* [THE TASK] Find each line holding the word "type" and give the number of such lines, nothing else.

═══ SUPPLIED DATA ═══

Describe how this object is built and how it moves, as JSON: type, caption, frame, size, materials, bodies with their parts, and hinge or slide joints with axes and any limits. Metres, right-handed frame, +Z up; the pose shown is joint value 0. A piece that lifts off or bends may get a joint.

═══
═══ SUPPLIED DATA ═══

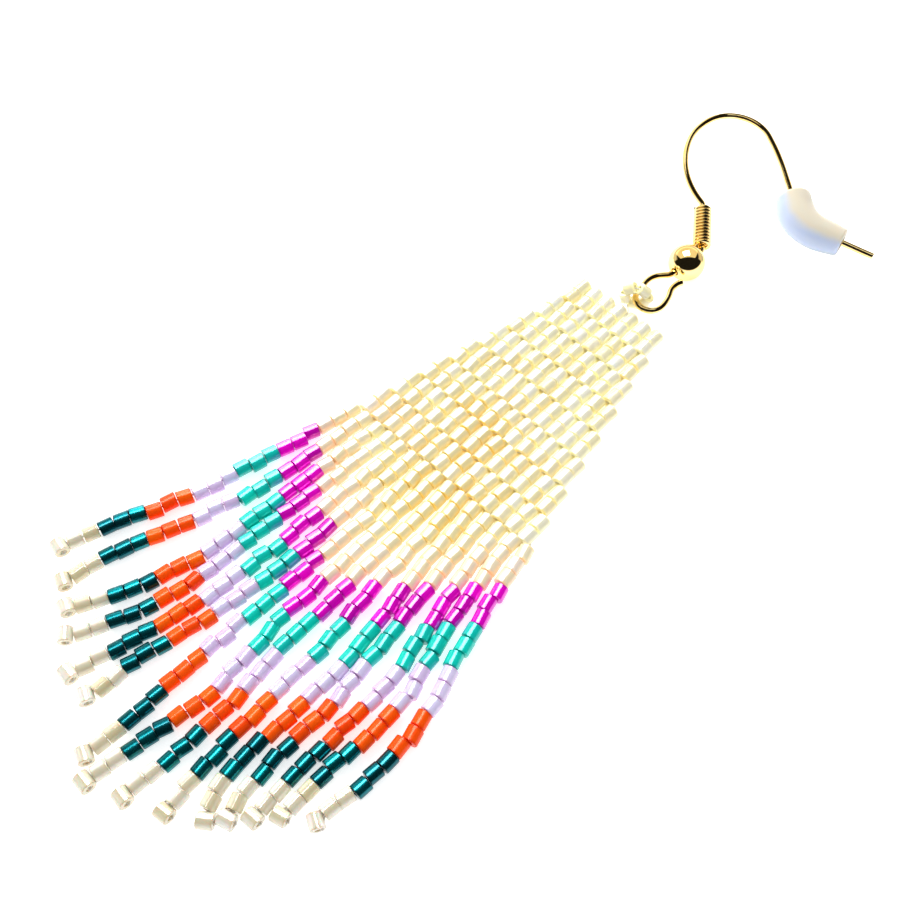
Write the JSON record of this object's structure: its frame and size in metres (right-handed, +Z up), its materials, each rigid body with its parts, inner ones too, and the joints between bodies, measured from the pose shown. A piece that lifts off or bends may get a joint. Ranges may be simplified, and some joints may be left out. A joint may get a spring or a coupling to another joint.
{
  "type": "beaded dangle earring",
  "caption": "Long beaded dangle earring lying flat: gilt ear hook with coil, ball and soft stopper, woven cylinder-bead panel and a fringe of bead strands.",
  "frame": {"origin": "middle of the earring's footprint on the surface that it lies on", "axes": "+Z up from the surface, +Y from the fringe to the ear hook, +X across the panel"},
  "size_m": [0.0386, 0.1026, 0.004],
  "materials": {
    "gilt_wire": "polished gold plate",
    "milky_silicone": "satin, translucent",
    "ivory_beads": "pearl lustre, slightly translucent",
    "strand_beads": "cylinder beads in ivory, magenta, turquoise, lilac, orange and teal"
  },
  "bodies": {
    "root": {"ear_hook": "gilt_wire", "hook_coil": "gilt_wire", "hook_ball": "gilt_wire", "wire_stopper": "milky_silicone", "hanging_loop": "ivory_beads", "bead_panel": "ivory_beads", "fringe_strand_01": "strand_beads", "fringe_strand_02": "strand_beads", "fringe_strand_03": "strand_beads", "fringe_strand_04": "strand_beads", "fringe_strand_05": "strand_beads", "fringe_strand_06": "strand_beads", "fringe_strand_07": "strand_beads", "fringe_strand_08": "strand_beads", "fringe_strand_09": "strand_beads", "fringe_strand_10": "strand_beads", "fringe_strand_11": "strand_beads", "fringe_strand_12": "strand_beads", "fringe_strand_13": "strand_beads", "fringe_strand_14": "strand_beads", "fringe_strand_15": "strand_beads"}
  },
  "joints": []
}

═══

* [RESULT OF THE TASK] 2